Sent2Span is a tool for PICO span detection. Compared with previous methods, Sent2Span does not require span-level annotation data and uses only crowdsourced sentence-level annotations. arXiv link
We prepross the datasets and store them in Json format with the following information. We use spaCy for tokenization.

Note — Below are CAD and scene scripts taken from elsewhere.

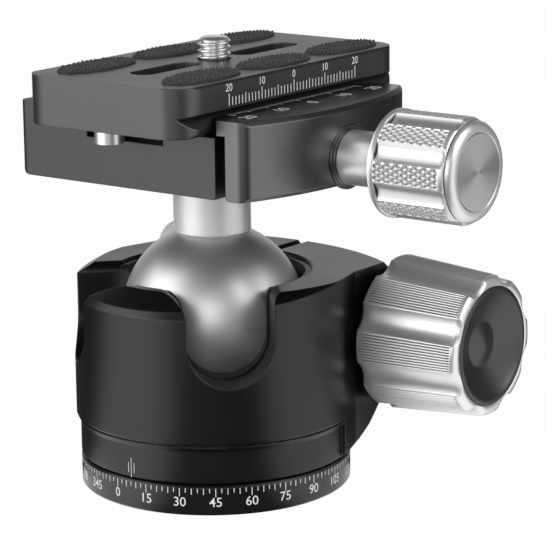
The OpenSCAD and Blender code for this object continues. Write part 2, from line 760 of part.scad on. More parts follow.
module moving_jaw() {
    color(black) difference() {
        intersection() {
            along_y(-half_l, half_l, [
                [jaw_x0, clamp_z0 + 0.4], [jaw_x0 + 0.4, clamp_z0], [jaw_x1 + 1, clamp_z0], [jaw_x1 + 1, jaw_z],
                [plate_x + lip_in, jaw_z], [plate_x + lip_low, lip_low_z], [plate_x + lip_low, bed_z + 0.5],
                [jaw_x0, bed_z + 0.5]]);
            linear_extrude(height = big) intersection() {
                translate([jaw_x1 - jaw_arc, 0]) circle(r = jaw_arc, $fn = 180);
                union() {
                    polygon([[plate_x + lip_in - eps, 3 - half_l], [plate_x + lip_low + 0.4, -half_l],
                        [jaw_corner_x, -half_l], [jaw_corner_x, half_l], [plate_x + lip_low + 0.4, half_l],
                        [plate_x + lip_in - eps, half_l - 3]]);
                    polygon([[jaw_corner_x, jaw_corner - half_l],
                        [jaw_corner_x + 20 * cos(jaw_corner_a), jaw_corner - half_l - 20 * sin(jaw_corner_a)],
                        [jaw_corner_x + 20 * cos(jaw_corner_a), half_l - jaw_corner + 20 * sin(jaw_corner_a)],
                        [jaw_corner_x, half_l - jaw_corner]]);
                    for (s = [-1, 1]) translate([jaw_corner_x, s * (half_l - jaw_corner)]) circle(r = jaw_corner);
                }
            }
            translate([jaw_x1 - jaw_arc, 0, 0]) rotate_extrude($fn = 180) polygon([
                [0, 0], [jaw_arc - edge, 0], [jaw_arc - edge, clamp_z0], [jaw_arc, clamp_z0 + edge],
                [jaw_arc, jaw_z - edge], [jaw_arc - edge, jaw_z], [0, jaw_z + 1]]);
        }
        bar_x(0, big, 0, screw_z, jaw_hole_r);
        bar_x(spot_x, big, 0, screw_z, spot_r);
        for (y = [-guide_y, guide_y]) bar_x(jaw_x0 - 1, guide_x1 + 0.2, y, screw_z, guide_r + run_gap);
        for (y = [-spring_y, spring_y]) bar_x(jaw_x0 - 1, spring_x1, y, screw_z, pocket_r);
    }
}

module jaw_washer() {
    color(steel) along_x(spot_x + seat_gap, 0, screw_z) difference() {
        cylinder(r = spot_r - 0.3, h = jw_t);
        translate([0, 0, -1]) cylinder(r = jaw_hole_r, h = 3);
    }
}

module clamp_knob() {
    s = ck_x0 - ck_sleeve_x;
    len = ck_x1 - ck_sleeve_x;
    color(silver) along_x(ck_sleeve_x, 0, screw_z) difference() {
        union() {
            rotate_extrude() polygon([
                [0, 0], [sleeve_r - 0.3, 0], [sleeve_r, 0.3], [sleeve_r, s], [ck_flange_r - 0.3, s],
                [ck_flange_r, s + 0.3], [ck_flange_r, s + ck_flange_t], [ck_r - 1.4, s + ck_flange_t + 0.2],
                [ck_r - 1.4, len - ck_step1], [0, len - ck_step1]]);
            difference() {
                translate([0, 0, s + ck_flange_t + 0.1]) cylinder(r = ck_r, h = len - s - ck_flange_t - 0.1 - ck_step1 - 0.3);
                translate([0, 0, s]) flute_cutters(ck_r, 0, ck_cut, ck_cut_d, len, 90 + 180 / flutes);
            }
            translate([0, 0, len - ck_step1 - 0.4]) cylinder(r1 = ck_r - 0.6, r2 = ck_r - 1.2, h = 0.6);
            translate([0, 0, len - ck_step1]) cylinder(r = ck_r - 1.2, h = ck_step1 - ck_step2);
            translate([0, 0, len - ck_step2 - 0.1]) cylinder(r1 = ck_r - 1.6, r2 = ck_r - 1.9, h = ck_step2 + 0.1);
        }
        translate([0, 0, -1]) cylinder(r = bush_r + seat_gap, h = bush_x1 - ck_sleeve_x + 1);
        translate([0, 0, -1]) cylinder(r = jaw_screw_r + run_gap, h = jaw_screw_x1 - ck_sleeve_x + 1.6);
        translate([0, 0, len - ck_cap_t]) cylinder(r = ck_cap_r + seat_gap, h = 5);
    }
}

module knob_bush() {
    color(brass_c) along_x(ck_sleeve_x, 0, screw_z) difference() {
        cylinder(r = bush_r, h = bush_x1 - ck_sleeve_x - seat_gap);
        translate([0, 0, -1]) cylinder(r = jaw_screw_r + run_gap, h = big);
    }
}

module knob_cap() {
    color(silver) along_x(ck_x1 - ck_cap_t + seat_gap, 0, screw_z)
        cylinder(r = ck_cap_r, h = ck_cap_t - seat_gap);
}

// section of the camera plate, half of it given and mirrored
module plate_section() {
    half = [[plate_hw, plate_top - 0.5], [plate_hw, side_z], [groove_in, groove_top_z],
        [flare_hw, flare_z], [flare_hw, flare_low_z], [flare_hw - 0.8, plate_z0]];
    left = [for (i = [len(half) - 1:-1:0]) [-half[i][0], half[i][1]]];
    translate([plate_x, 0]) polygon(concat([[plate_hw - 0.5, plate_top]], half, left,
        [[0.5 - plate_hw, plate_top]]));
}

module camera_plate() {
    color(black) difference() {
        intersection() {
            translate([0, plate_y1, 0]) rotate([90, 0, 0]) linear_extrude(height = plate_l) plate_section();
            linear_extrude(height = big)
                round_rect(plate_x - plate_hw, plate_y0, plate_x + plate_hw, plate_y1, plate_corner);
        }
        translate([plate_x, 0, plate_z0 - 1]) linear_extrude(height = web_z - plate_z0 + 1)
            round_rect(-channel_hw, channel_y0, channel_hw, channel_y1, channel_hw - eps);
        for (y = slots_y) linear_extrude(height = big)
            round_rect(plate_x - slot_w / 2, y[0], plate_x + slot_w / 2, y[1], slot_w / 2 - eps);
        translate([plate_x, screw_y, 0]) {
            cylinder(r = cam_bush_r + seat_gap, h = cam_bush_top + seat_gap);
            cylinder(r = cam_r + body_gap / 2, h = big);
        }
        for (s = [-1, 1]) for (y = pad_ys) translate([plate_x + s * pad_dx, y, plate_top - pad_deep])
            linear_extrude(height = 5) leaf(pad_l + 2 * seat_gap, pad_w + 2 * seat_gap);
        for (y = stop_ys) translate([plate_x, y, 0]) cylinder(r = stop_shank_r + seat_gap, h = stop_top + 0.2);
    }
}

module grip_pads() {
    color(rubber_c) for (s = [-1, 1]) for (y = pad_ys)
        translate([plate_x + s * pad_dx, y, plate_top - pad_deep + seat_gap])
            linear_extrude(height = pad_top - plate_top + pad_deep - seat_gap) leaf(pad_l, pad_w);
}

module stop_screws() {
    color(silver) for (y = stop_ys) translate([plate_x, y, 0]) difference() {
        union() {
            translate([0, 0, plate_z0 - seat_gap - stop_h]) cylinder(r = stop_r, h = stop_h);
            translate([0, 0, plate_z0 - 1]) cylinder(r = stop_shank_r, h = stop_top - plate_z0 + 1);
        }
        translate([0, 0, plate_z0 - stop_h - 1]) cylinder(r = stop_shank_r, h = 1 + stop_h / 2, $fn = 6);
    }
}

module screw_bush() {
    color(nylon_c) translate([plate_x, screw_y, 0]) difference() {
        union() {
            translate([0, 0, bush_flange_z]) cylinder(r = channel_hw - 0.6, h = bush_flange_t);
            translate([0, 0, bush_flange_z]) cylinder(r = cam_bush_r, h = cam_bush_top - bush_flange_z);
        }
        translate([0, 0, bush_flange_z - 1]) cylinder(r = neck_r + run_gap, h = big);
    }
}

module camera_screw() {
    color(silver) translate([plate_x, screw_y, 0]) difference() {
        union() {
            translate([0, 0, head_z]) cylinder(r = head_r, h = head_t);
            translate([0, 0, head_z + 1]) cylinder(r = neck_r, h = thread_z0 - head_z - 1 + eps);
            translate([0, 0, thread_z0]) cylinder(r = cam_r, h = thread_z1 - thread_z0 - thread_tip);
            translate([0, 0, thread_z1 - thread_tip - eps]) cylinder(r1 = cam_r, r2 = cam_r - 0.6, h = thread_tip + eps);
        }
        translate([-coin_w / 2, -head_r - 1, head_z - 1]) cube([coin_w, 2 * head_r + 2, coin_d + 1]);
    }
}

base_disc();
pan_spindle();
thread_insert();
base_screws();
pan_washers();
spindle_nut();
housing();
seat_liner();
cup_springs();
lock_nut();
ball_cup();
ball();
stem();
lock_washer();
lock_screw();
main_knob();
knob_grub_screw();
friction_dial();
dial_shaft();
dial_spring();
pan_washer();
pan_screw();
pan_knob();
brake_rod();
brake_shoe();
clamp_bed();
clamp_bolt();
bolt_washer();
guide_pins();
jaw_springs();
jaw_screw();
moving_jaw();
jaw_washer();
clamp_knob();
knob_bush();
knob_cap();
camera_plate();
grip_pads();
stop_screws();
screw_bush();
camera_screw();
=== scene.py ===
"""Looks of the tripod ball head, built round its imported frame."""

import logging
import math
from dataclasses import dataclass, replace
from enum import Enum
from typing import Callable, Iterable, Optional, Sequence

import bmesh
import bpy
import numpy as np
from mathutils import Matrix, Vector


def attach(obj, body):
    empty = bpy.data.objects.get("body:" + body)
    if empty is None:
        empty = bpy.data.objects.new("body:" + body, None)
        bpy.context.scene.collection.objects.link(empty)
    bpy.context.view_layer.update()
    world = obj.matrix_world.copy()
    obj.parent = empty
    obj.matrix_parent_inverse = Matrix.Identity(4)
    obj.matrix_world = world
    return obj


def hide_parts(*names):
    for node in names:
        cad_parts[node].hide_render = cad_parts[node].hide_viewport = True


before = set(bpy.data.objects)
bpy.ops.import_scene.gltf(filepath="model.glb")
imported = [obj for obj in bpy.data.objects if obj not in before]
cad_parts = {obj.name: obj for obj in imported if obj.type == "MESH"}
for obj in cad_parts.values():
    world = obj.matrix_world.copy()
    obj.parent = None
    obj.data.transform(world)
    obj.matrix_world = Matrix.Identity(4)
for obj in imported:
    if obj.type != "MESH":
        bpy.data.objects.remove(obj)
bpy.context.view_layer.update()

LOG = logging.getLogger("ball_head")
MM = 0.001
FULL_TURN = 2.0 * math.pi
MERGE_DISTANCE = 2e-7
SMOOTH_BELOW = 35.0

Point = tuple[float, float, float]
Colour = tuple[float, float, float]
InSocket = tuple[str, str, object]
OutSocket = tuple[str, str]
RadiusAt = Callable[[tuple, np.ndarray], np.ndarray]

BALL_CENTRE: Point = (0.0, 0.0, 33.45)
MAIN_KNOB_AXIS: Point = (0.0, 25.0, 28.2)
CLAMP_KNOB_AXIS: Point = (0.0, 0.0, 67.8)

SHADER_TREE, GEOMETRY_TREE = "ShaderNodeTree", "GeometryNodeTree"
FLOAT, INTEGER, VECTOR = "NodeSocketFloat", "NodeSocketInt", "NodeSocketVector"
MATERIAL, GEOMETRY = "NodeSocketMaterial", "NodeSocketGeometry"


class Axis(Enum):
    """Directions that turned pieces lie along."""

    X = (1.0, 0.0, 0.0)
    Z = (0.0, 0.0, 1.0)


def direction(azimuth: float, elevation: float = 0.0) -> Vector:
    """Unit vector from the object to where these angles point.

    Args:
        azimuth: Degrees round the object, from -Y towards +X.
        elevation: Degrees above the level.

    Returns:
        The vector.
    """
    a, e = math.radians(azimuth), math.radians(elevation)
    return Vector((math.sin(a) * math.cos(e), -math.cos(a) * math.cos(e), math.sin(e)))


# ---------------------------------------------------------------- node trees


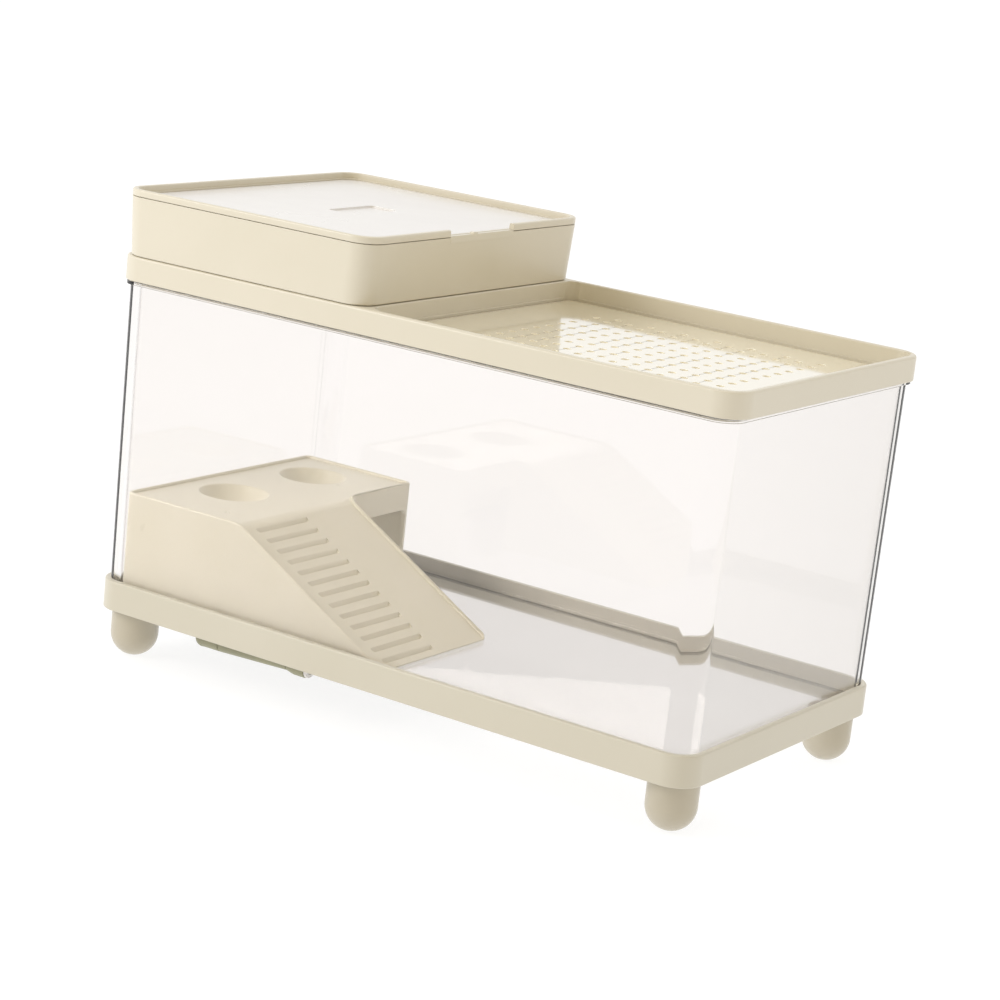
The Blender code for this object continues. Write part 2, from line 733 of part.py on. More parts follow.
def make_filter_box():
    box = slab("filter_box", (box_left, -box_y, z_box), (box_right, box_y, z_box_top), box_corner,
               (box_flare_x, box_flare_y), material=material_cream)
    plug_left = -bay_x + plug_gap
    plug_right = divider_x - divider_wall - plug_gap
    plug_y = bay_y - plug_gap
    plug_corner = lid_inner_corner
    plug = slab("box_plug", (plug_left, -plug_y, z_plug), (plug_right, plug_y, z_box + box_floor),
                plug_corner)
    plug_hollow = slab("box_plug_hollow", (plug_left + box_wall, -plug_y + box_wall, z_box_floor),
                       (plug_right - box_wall, plug_y - box_wall, z_box + box_height / 2),
                       plug_corner - box_wall)
    high = z_box_top + cut_overrun
    reach = (box_height - box_floor + cut_overrun) / box_height
    hollow_flare = (box_flare_x * reach, box_flare_y * reach)
    hollow = slab("box_hollow", (box_left + box_wall, -box_y + box_wall, z_box + box_floor),
                  (box_right - box_wall, box_y - box_wall, high), box_corner - box_wall, hollow_flare)
    inner_right = box_top_right - box_wall
    tongue = slab("box_tongue", (inner_right, -notch_width / 2 + seat_gap, z_box_top - cut_overrun),
                  (box_top_right, notch_width / 2 - seat_gap, z_box_top + tongue_height))
    nub = slab("box_nub", (inner_right, nub_offset - nub_width / 2, z_box_top - cut_overrun),
               (box_top_right, nub_offset + nub_width / 2, z_box_top + tongue_height + nub_height))
    middle_x = (plug_left + plug_right) / 2
    places = [(middle_x + (i - (outlet_count - 1) / 2) * outlet_pitch, 0, z_plug + box_floor / 2)
              for i in range(outlet_count)]
    outlets = copies("box_outlets", (outlet_width, outlet_length, box_floor + 2 * cut_overrun), places,
                     outlet_width * slot_round_share)
    join(box, plug)
    cut(box, plug_hollow, hollow)
    join(box, tongue, nub)
    cut(box, outlets)
    return box


def make_filter_insert():
    """A slotted drip tray on short side legs, and the sponge block that lies on it."""
    left = -bay_x + plug_gap + box_wall + insert_gap
    right = divider_x - divider_wall - plug_gap - box_wall - insert_gap
    half_y = bay_y - plug_gap - box_wall - insert_gap
    corner = lid_inner_corner - box_wall
    tray = slab("drip_tray", (left, -half_y, z_tray), (right, half_y, z_tray_top), corner,
                material=material_cream)
    hollow = slab("tray_hollow", (left + tray_thickness, -half_y + tray_thickness, z_tray - cut_overrun),
                  (right - tray_thickness, half_y - tray_thickness, z_tray + tray_leg),
                  corner - tray_thickness)
    middle = (left + right) / 2
    places = [(middle + (i - (tray_slots - 1) / 2) * tray_slot_pitch, 0, z_tray_top - tray_thickness / 2)
              for i in range(tray_slots)]
    slot_size = (tray_slot_width, 2 * (half_y - tray_slot_margin), tray_thickness + 2 * cut_overrun)
    slots = copies("tray_slots", slot_size, places, tray_slot_width * slot_round_share)
    cut(tray, hollow, slots)
    sponge = slab("filter_sponge", (left, -half_y, z_sponge), (right, half_y, z_sponge + sponge_height),
                  corner, material=material_sponge)
    return tray, sponge


def make_box_lid():
    """The rim stands on the filter box, its skirt drops inside, and its ledge carries the white panel."""
    rim = slab("box_lid_rim", (box_top_left, -box_top_y, z_rim), (box_top_right, box_top_y, z_rim_top),
               box_corner, edge=rim_edge, material=material_cream)
    skirt_set = box_wall + slip_gap
    skirt_low = z_rim - rim_skirt_depth
    skirt = slab("rim_skirt", (box_top_left + skirt_set, -box_top_y + skirt_set, skirt_low),
                 (box_top_right - skirt_set, box_top_y - skirt_set, z_rim + rim_skirt_rise),
                 box_corner - skirt_set)
    well = slab("rim_well", (box_top_left + rim_wall, -box_top_y + rim_wall, z_rim + rim_skirt_rise),
                (box_top_right - rim_wall, box_top_y - rim_wall, z_rim_top + cut_overrun),
                box_corner - rim_wall)
    panel_set = skirt_set + rim_skirt_wall
    seat = slab("rim_panel_seat", (box_top_left + panel_set, -box_top_y + panel_set, z_panel - seat_gap),
                (box_top_right - panel_set, box_top_y - panel_set, z_rim_top + cut_overrun),
                panel_corner + slip_gap)
    window_set = panel_set + rim_ledge_width
    window = slab("rim_window", (box_top_left + window_set, -box_top_y + window_set, skirt_low - cut_overrun),
                  (box_top_right - window_set, box_top_y - window_set, z_rim_top), box_corner - panel_set)
    notch = slab("rim_notch", (box_top_right - skirt_set, -notch_width / 2, z_rim - cut_overrun),
                 (box_top_right + cut_overrun, notch_width / 2, z_rim_top + cut_overrun))
    notch_step = slab("rim_notch_step", (box_top_right - rim_wall - cut_overrun, -notch_width / 2,
                                         z_rim + rim_skirt_rise),
                      (box_top_right + cut_overrun, notch_width / 2, z_rim_top + cut_overrun))
    join(rim, skirt)
    cut(rim, well, seat, window, notch, notch_step)

    edge_set = panel_set + slip_gap
    panel = slab("box_lid_panel", (box_top_left + edge_set, -box_top_y + edge_set, z_panel),
                 (box_top_right - edge_set, box_top_y - edge_set, z_panel_top), panel_corner,
                 material=material_white)
    middle = (box_top_left + box_top_right) / 2 + pocket_shift
    pocket = slab("finger_pocket",
                  (middle - pocket_width / 2, -pocket_length / 2, z_panel_top - pocket_depth),
                  (middle + pocket_width / 2, pocket_length / 2, z_panel_top + cut_overrun), pocket_corner,
                  steps=3)
    cut(panel, pocket)
    return rim, panel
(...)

{"token": ["Effect", "of", "duloxetine", "on", "pain", ",", "function", ",", "and", "quality", "of", "life", "among", "patients", "with", "chemotherapy", "-", "induced", "painful", "peripheral", "neuropathy", ":", "a", "randomized", "clinical", "trial", ".", " "], "range": [0, 28], "groundtruth": [[13, 22]], "aggregation": [[13, 22]], "crowd": [["A33LYSCQQU1YDJ", 13, 22], ["A2FMLPZ0IF8G55", 13, 22], ["A1FYSH75E3MEHP", 15, 22], ["A1FGKIKJYSL1MI", 13, 22]], "sent_ground": true, "sent_agg": true, "sent_major": true, "sent_minor": true}
This project is based on python==3.7.7
. The dependent package for this project is listed as below:
numpy==1.20.2
pytorch==1.8.0
transformers==4.4.2
tqdm==4.59.0
To train a sentence classification model as the first step in Sent2span, plase run
python main.py --corpus_path PATH/sent2span/data/pico_data/ \
--output_path PATH/sent2span/exps/pubmed/pico/ \
--label_name aggregation \
--bert_name pubmed \
--epochs 5 \
--eval_metric f1 \
To get the final inference result as the second step in Sent2Span, please run
python mask_inference.py --corpus_path PATH/sent2span/data/pico_data/ \
--output_path PATH/sent2span/exps/pubmed/pico/ \
--label_name aggregation \
--bert_name pubmed \
--max_mask_len 20 \
@inproceedings{liu2021sent2span,
title = "Sent2Span: Span Detection for PICO Extraction in the Biomedical Text without Span Annotations",
author = "Shifeng Liu,
Yifang Sun,
Bing Li,
Wei Wang,
Florence T. Bourgeois,
Adam G. Dunn",
booktitle = "Findings of the Association for Computational Linguistics: EMNLP 2021",
year = "2021",
}